[Items listed in a dataset]

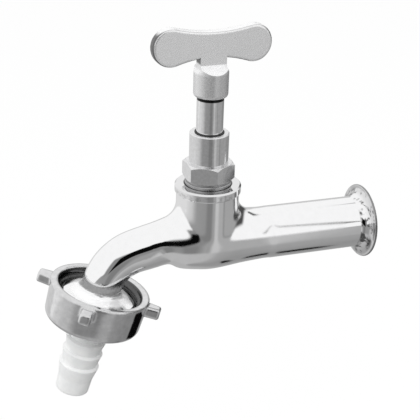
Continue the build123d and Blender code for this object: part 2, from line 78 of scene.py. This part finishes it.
# Flange: places along the pipe, and distances from its axis
FLANGE_FRONT = -0.0055
FLARE_START, FLARE_END = -0.0052, -0.0013
FLANGE_FOOT, FLANGE_EDGE = 0.0122, 0.01515

# Blend between spout and dish: distances from the outlet's axis, and its height either way
FOOT_INSIDE, FOOT_OUTSIDE = 0.0080, 0.0122
FOOT_HEIGHT = 0.0042
NUT_INSIDE = 0.0172         # inner radius of the union nut

# Handle: its joint with the stem, where a shadow is painted, its hub and its wing
HANDLE_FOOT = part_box("handle")[0].z
GAP_FOOT, GAP_TOP = HANDLE_FOOT - 0.0011, HANDLE_FOOT + 0.0004
HUB_TOP = HANDLE_FOOT + 0.0095
WING_FOOT = HANDLE_FOOT + 0.0130
WING_TURN = radians(3.0)
SATIN = 0.79                # share of the handle's shine that is metallic; the rest is even

# Blends whose reflections run smoothly: how far the smoothing reaches, and where it is on the body
BODY_EASE, NUT_EASE = 0.0032, 0.0016
EASE_TOP = COLLAR_FOOT - 0.0028
EASE_LEFT, EASE_RIGHT = -0.087, -0.012
EASE_EDGE = 0.004

# Widths of a mask's edge
CRISP = 0.0002
SOFT = 0.001

# How squarely a face looks one way, from 0 to 1: clearly, a little less, half and hardly
SQUARE, NEARLY_SQUARE, HALF_TURNED, HARDLY = 0.9, 0.85, 0.6, 0.3

# Most of a noise's values lie between these; clouds are coarser than the grain by this share
NOISE_LOW, NOISE_HIGH = 0.3, 0.7
CLOUD_SHARE = 0.3

# Floor: its depth under the tap, its half width and its grey
FLOOR_DROP = 0.09
FLOOR_HALF = 4.0
FLOOR_TONE = 0.9
FLOOR_WHITE = 0.9           # share of the floor's own white; the rest takes the tap's faint shadow

# Lamps: name, place and power
LAMP_SIZE = 0.8
LAMPS = (
    ("key", (-0.75, -0.7, 0.85), 6.0),
    ("fill", (0.7, -0.5, 0.5), 2.0),
)

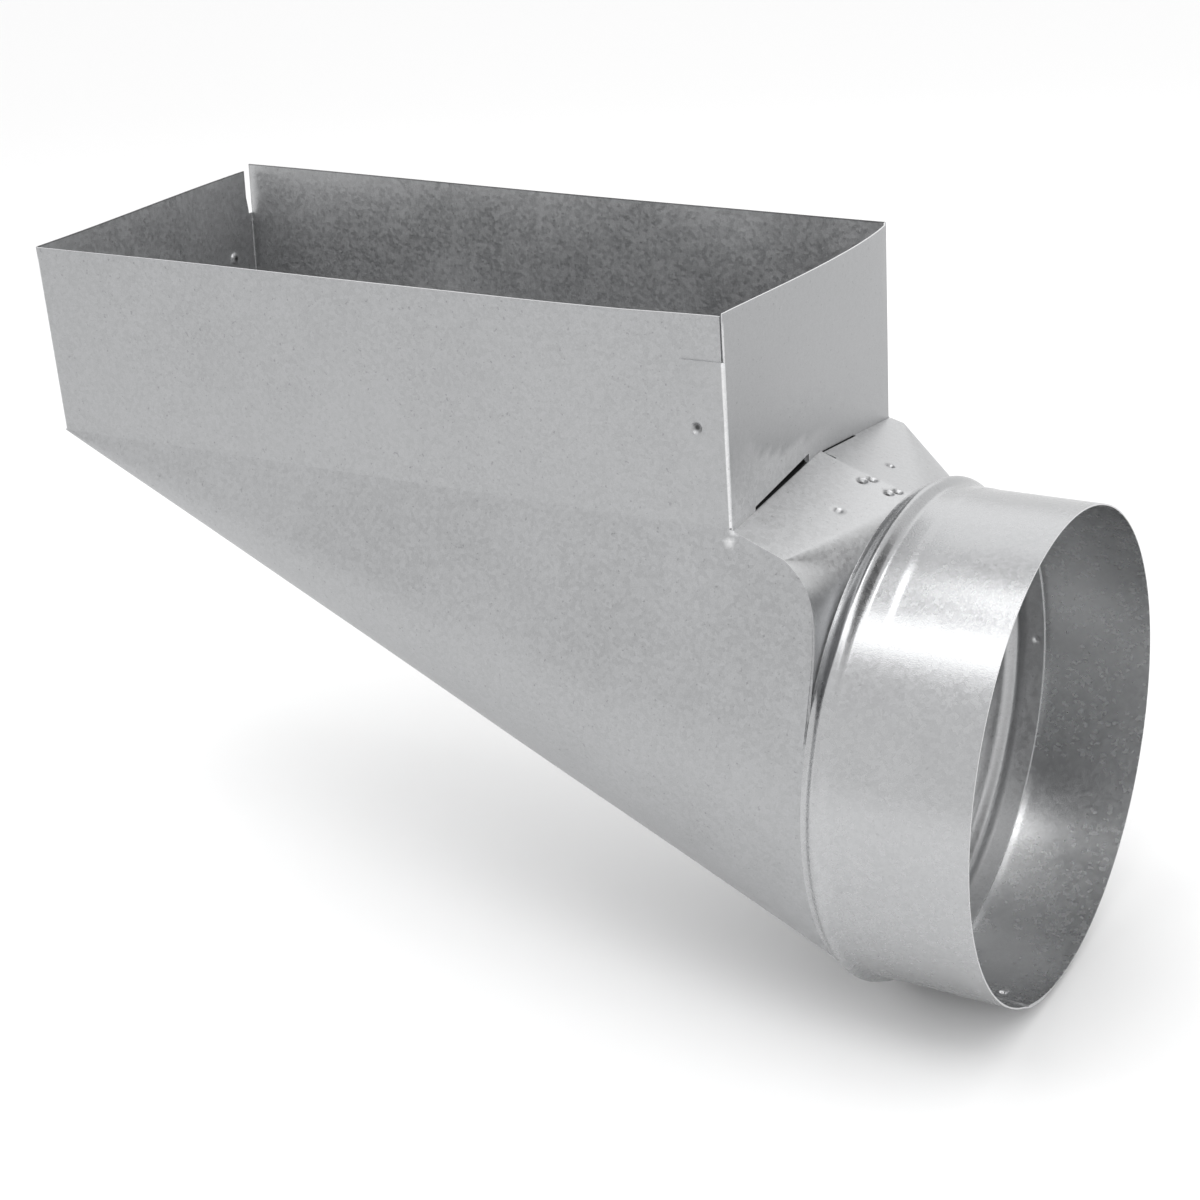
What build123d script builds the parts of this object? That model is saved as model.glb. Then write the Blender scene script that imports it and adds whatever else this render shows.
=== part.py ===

• JOB:
Return exactly what appears above, from the first line of the entries to the line with "CLOUD_SHARE = 0.3", inclusive.

• RESPONSE TO THIS TASK:
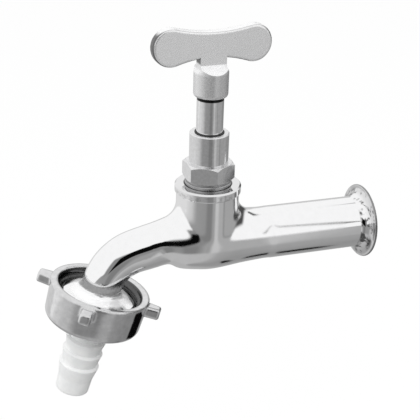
Continue the build123d and Blender code for this object: part 2, from line 78 of scene.py. This part finishes it.
# Flange: places along the pipe, and distances from its axis
FLANGE_FRONT = -0.0055
FLARE_START, FLARE_END = -0.0052, -0.0013
FLANGE_FOOT, FLANGE_EDGE = 0.0122, 0.01515

# Blend between spout and dish: distances from the outlet's axis, and its height either way
FOOT_INSIDE, FOOT_OUTSIDE = 0.0080, 0.0122
FOOT_HEIGHT = 0.0042
NUT_INSIDE = 0.0172         # inner radius of the union nut

# Handle: its joint with the stem, where a shadow is painted, its hub and its wing
HANDLE_FOOT = part_box("handle")[0].z
GAP_FOOT, GAP_TOP = HANDLE_FOOT - 0.0011, HANDLE_FOOT + 0.0004
HUB_TOP = HANDLE_FOOT + 0.0095
WING_FOOT = HANDLE_FOOT + 0.0130
WING_TURN = radians(3.0)
SATIN = 0.79                # share of the handle's shine that is metallic; the rest is even

# Blends whose reflections run smoothly: how far the smoothing reaches, and where it is on the body
BODY_EASE, NUT_EASE = 0.0032, 0.0016
EASE_TOP = COLLAR_FOOT - 0.0028
EASE_LEFT, EASE_RIGHT = -0.087, -0.012
EASE_EDGE = 0.004

# Widths of a mask's edge
CRISP = 0.0002
SOFT = 0.001

# How squarely a face looks one way, from 0 to 1: clearly, a little less, half and hardly
SQUARE, NEARLY_SQUARE, HALF_TURNED, HARDLY = 0.9, 0.85, 0.6, 0.3

# Most of a noise's values lie between these; clouds are coarser than the grain by this share
NOISE_LOW, NOISE_HIGH = 0.3, 0.7
CLOUD_SHARE = 0.3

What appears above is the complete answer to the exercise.